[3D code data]
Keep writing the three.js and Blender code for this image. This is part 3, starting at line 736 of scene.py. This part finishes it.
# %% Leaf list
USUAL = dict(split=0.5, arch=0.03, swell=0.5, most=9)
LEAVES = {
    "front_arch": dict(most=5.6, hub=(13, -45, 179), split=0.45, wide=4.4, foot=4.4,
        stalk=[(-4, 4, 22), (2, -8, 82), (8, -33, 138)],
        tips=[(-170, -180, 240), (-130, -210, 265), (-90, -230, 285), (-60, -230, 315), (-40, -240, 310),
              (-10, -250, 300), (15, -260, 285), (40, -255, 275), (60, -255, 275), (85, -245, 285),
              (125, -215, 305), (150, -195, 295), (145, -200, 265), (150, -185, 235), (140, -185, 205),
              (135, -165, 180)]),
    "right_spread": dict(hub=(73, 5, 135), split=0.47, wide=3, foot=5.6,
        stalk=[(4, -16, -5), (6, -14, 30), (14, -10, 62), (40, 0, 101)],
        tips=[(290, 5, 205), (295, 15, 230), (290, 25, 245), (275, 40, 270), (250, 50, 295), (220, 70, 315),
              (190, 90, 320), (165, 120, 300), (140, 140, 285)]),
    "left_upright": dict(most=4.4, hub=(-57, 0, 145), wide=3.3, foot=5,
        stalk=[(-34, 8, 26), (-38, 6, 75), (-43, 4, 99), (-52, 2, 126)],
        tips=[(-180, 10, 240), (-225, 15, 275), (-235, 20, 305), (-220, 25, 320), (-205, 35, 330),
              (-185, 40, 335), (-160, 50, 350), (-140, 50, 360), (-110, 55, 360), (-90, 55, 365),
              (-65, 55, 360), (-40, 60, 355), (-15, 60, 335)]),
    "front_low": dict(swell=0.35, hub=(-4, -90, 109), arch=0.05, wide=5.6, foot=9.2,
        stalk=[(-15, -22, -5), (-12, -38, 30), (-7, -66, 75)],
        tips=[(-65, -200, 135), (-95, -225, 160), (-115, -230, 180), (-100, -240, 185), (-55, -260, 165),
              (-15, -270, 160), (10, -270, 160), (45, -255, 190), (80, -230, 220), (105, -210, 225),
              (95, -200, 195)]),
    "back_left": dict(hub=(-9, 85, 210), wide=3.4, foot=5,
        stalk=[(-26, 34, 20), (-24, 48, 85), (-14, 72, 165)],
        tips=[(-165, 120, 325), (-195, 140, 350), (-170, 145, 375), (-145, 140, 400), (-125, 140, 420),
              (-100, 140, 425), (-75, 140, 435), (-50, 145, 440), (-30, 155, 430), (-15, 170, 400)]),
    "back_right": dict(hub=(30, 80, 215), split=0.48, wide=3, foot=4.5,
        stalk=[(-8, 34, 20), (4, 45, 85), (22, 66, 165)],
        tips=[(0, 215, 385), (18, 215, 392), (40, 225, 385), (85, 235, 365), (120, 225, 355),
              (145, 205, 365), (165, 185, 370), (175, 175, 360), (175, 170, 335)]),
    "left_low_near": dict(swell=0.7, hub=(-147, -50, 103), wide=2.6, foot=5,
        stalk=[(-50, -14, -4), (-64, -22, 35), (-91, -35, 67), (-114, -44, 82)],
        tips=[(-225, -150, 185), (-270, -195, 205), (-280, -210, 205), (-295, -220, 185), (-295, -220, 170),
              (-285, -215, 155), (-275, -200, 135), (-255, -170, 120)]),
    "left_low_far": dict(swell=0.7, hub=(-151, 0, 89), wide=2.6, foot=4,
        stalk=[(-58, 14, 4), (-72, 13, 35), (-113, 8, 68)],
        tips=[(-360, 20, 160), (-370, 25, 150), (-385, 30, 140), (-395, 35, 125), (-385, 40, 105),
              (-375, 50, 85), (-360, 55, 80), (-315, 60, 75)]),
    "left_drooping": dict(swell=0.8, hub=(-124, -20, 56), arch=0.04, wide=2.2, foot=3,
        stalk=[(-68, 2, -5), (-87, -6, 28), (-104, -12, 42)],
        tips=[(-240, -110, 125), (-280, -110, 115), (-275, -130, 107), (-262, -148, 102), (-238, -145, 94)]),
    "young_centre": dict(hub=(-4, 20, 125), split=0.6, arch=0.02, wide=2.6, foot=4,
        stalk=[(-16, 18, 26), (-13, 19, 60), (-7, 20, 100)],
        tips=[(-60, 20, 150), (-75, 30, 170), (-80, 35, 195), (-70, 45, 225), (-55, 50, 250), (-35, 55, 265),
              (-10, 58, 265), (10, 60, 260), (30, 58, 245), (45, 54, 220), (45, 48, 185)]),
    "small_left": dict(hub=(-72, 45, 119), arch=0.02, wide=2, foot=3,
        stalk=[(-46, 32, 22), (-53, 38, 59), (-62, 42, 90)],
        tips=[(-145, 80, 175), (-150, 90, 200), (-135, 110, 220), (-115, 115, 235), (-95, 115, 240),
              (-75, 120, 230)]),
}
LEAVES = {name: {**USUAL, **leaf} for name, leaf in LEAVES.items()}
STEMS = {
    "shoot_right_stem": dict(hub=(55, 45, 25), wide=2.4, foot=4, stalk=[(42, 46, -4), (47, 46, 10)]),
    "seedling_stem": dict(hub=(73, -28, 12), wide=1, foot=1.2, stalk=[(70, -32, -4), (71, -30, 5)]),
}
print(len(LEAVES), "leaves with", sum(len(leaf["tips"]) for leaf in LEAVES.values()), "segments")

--

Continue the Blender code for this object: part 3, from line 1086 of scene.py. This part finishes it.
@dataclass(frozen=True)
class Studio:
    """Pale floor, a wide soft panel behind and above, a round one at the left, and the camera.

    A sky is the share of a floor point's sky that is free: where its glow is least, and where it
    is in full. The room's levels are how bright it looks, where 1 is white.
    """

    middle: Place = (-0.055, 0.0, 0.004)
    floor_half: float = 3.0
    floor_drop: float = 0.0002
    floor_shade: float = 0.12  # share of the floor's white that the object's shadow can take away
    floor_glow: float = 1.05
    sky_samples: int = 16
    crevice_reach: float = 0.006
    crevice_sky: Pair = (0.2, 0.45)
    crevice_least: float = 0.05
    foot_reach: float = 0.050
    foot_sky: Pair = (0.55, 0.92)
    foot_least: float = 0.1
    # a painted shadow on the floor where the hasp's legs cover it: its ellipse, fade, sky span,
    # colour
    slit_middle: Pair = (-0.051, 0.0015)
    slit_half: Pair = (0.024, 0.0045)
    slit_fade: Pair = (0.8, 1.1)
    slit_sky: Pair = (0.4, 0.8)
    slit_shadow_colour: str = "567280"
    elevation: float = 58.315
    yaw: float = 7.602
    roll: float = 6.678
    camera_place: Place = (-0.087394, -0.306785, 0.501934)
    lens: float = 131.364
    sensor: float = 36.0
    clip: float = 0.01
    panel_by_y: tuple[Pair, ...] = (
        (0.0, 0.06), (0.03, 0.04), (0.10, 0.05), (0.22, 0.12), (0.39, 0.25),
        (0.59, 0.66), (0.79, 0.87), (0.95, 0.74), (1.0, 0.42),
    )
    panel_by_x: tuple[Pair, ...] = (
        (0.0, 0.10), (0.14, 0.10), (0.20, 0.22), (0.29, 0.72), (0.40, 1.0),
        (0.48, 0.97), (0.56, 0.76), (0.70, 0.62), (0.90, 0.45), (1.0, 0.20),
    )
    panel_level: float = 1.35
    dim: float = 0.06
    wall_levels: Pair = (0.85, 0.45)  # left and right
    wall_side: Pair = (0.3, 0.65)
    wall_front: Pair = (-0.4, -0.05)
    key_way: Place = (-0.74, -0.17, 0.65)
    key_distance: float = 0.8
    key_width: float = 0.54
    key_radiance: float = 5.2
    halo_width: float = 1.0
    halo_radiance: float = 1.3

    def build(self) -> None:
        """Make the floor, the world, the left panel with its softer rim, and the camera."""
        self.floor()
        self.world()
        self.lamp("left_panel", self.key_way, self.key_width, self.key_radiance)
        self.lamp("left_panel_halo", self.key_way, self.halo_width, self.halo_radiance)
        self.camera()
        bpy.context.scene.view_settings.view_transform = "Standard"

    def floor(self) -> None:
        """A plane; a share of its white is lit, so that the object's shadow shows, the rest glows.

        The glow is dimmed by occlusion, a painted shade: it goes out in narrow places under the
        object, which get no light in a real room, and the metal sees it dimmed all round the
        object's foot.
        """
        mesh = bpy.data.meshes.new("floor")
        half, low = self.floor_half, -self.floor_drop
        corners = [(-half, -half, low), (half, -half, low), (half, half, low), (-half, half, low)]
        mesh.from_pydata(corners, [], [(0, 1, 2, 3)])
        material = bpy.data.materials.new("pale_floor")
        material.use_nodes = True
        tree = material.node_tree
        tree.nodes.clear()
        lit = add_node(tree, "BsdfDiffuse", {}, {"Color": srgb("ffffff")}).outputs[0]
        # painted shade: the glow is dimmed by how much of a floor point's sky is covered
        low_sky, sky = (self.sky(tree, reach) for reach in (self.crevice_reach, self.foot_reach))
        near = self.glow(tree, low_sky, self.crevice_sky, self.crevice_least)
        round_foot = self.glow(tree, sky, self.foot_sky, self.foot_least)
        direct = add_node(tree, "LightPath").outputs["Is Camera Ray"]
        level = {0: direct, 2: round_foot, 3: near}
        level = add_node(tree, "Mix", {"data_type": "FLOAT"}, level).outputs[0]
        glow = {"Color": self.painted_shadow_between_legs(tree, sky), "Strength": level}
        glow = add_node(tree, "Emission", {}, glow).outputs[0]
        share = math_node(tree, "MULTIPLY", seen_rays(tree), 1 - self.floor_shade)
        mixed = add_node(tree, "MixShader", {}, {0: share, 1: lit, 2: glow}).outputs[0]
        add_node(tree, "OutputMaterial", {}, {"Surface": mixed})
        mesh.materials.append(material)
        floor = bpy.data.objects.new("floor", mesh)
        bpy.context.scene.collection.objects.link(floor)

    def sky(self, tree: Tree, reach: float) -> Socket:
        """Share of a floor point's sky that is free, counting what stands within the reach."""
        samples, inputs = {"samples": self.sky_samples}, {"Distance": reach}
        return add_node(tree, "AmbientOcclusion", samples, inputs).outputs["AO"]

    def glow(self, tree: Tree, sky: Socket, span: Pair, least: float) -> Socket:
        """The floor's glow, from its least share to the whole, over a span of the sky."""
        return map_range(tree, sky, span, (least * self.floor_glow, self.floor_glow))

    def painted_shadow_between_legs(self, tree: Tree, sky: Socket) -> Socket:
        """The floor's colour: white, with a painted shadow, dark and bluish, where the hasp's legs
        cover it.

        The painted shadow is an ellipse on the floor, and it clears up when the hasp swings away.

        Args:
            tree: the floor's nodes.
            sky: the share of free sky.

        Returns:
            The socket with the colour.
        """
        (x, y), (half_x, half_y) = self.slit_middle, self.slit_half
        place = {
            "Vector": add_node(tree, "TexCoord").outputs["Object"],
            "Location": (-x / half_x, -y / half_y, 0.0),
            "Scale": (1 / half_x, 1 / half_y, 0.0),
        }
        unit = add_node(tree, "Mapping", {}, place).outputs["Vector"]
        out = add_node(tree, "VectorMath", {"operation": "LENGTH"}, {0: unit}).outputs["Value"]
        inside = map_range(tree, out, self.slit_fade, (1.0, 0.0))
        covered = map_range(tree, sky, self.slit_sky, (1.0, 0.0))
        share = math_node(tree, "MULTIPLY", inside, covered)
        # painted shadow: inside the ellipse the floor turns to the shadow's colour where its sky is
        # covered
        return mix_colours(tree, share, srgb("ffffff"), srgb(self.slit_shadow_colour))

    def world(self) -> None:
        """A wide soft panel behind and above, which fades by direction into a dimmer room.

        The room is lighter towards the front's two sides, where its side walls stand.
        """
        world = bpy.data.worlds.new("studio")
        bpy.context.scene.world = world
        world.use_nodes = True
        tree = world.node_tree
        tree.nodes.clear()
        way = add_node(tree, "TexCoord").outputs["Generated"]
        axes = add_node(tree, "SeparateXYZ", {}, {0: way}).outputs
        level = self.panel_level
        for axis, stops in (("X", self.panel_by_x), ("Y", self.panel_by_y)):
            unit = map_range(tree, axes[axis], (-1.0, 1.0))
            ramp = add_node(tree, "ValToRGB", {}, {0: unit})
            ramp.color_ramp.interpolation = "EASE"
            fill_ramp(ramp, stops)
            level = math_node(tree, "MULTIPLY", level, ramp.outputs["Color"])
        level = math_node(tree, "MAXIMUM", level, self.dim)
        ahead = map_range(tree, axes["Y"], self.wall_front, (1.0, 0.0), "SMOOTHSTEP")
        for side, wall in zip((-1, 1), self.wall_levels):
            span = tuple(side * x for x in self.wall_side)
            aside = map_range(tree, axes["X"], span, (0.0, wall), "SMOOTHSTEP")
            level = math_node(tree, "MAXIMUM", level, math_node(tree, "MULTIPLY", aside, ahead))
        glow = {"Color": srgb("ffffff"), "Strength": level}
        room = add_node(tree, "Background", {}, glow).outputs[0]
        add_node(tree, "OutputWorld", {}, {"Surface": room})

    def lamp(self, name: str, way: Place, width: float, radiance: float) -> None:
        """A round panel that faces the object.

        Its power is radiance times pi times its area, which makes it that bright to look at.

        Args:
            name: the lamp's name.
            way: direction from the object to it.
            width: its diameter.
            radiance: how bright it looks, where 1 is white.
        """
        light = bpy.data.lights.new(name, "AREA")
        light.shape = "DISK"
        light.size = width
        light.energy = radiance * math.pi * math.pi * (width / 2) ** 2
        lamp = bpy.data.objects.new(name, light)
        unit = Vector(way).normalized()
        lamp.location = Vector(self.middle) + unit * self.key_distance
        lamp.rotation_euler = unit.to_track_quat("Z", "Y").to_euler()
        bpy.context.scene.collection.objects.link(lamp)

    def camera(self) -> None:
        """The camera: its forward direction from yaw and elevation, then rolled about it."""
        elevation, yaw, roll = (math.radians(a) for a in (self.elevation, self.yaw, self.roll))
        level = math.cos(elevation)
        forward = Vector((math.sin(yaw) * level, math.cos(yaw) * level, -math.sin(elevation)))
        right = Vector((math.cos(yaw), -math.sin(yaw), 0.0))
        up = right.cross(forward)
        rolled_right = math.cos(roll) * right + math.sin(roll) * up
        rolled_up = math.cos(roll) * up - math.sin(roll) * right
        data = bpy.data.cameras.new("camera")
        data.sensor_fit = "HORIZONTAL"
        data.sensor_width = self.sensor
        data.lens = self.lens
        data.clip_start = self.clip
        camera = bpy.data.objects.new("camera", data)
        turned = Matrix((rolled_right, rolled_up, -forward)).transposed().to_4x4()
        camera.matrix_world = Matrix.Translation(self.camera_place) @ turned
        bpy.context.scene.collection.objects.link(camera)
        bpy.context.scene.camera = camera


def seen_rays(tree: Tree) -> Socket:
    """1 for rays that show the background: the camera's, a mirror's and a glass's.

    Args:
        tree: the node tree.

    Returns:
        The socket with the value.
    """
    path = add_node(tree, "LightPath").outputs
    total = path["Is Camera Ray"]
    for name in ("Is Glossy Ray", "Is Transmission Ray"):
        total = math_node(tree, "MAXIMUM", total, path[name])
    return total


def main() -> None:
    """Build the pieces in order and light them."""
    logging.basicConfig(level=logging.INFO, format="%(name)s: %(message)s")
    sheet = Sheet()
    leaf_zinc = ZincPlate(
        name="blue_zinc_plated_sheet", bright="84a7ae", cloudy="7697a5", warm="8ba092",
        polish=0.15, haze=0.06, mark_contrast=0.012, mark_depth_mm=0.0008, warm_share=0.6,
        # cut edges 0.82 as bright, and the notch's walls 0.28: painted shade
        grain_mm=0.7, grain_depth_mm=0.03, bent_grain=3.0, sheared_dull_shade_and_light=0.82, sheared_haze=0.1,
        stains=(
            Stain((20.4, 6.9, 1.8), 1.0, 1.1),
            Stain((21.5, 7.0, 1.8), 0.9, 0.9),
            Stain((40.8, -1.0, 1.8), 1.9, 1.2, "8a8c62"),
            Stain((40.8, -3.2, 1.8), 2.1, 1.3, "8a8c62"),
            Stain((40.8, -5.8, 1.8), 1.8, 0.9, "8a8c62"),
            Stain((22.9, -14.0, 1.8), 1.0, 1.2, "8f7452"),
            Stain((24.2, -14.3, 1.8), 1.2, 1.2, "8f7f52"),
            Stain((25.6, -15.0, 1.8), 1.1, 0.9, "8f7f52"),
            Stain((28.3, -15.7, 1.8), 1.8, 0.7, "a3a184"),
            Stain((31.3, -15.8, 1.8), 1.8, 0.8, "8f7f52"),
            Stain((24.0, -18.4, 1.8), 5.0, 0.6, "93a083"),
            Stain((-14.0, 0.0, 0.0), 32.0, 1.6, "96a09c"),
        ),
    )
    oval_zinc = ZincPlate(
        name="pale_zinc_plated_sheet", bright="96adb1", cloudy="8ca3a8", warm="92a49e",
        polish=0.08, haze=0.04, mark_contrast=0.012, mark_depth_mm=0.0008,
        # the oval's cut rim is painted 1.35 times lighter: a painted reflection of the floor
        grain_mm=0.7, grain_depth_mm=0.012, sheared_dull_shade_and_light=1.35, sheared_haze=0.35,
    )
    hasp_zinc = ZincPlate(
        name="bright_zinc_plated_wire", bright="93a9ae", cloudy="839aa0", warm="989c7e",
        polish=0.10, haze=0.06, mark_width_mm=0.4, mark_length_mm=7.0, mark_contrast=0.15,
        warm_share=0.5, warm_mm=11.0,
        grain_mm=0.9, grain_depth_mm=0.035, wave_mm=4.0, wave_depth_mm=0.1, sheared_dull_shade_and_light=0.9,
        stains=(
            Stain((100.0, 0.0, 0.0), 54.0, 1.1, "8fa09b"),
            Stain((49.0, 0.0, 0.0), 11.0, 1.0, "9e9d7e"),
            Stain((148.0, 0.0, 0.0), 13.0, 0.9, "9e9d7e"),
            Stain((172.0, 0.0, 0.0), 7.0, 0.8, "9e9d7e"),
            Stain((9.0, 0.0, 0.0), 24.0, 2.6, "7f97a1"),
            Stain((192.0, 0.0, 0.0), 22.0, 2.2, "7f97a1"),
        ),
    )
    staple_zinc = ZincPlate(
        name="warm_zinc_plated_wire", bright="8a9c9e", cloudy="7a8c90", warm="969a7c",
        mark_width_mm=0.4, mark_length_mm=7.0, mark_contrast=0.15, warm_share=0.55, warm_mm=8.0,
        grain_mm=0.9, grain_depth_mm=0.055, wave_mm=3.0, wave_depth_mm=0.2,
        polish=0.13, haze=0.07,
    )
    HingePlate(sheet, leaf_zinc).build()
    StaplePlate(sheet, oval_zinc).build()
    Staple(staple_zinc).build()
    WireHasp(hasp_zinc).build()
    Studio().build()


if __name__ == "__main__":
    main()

- Written problem -
How many of the lines above include the string "part"? Answer with the number only.

- Output -
2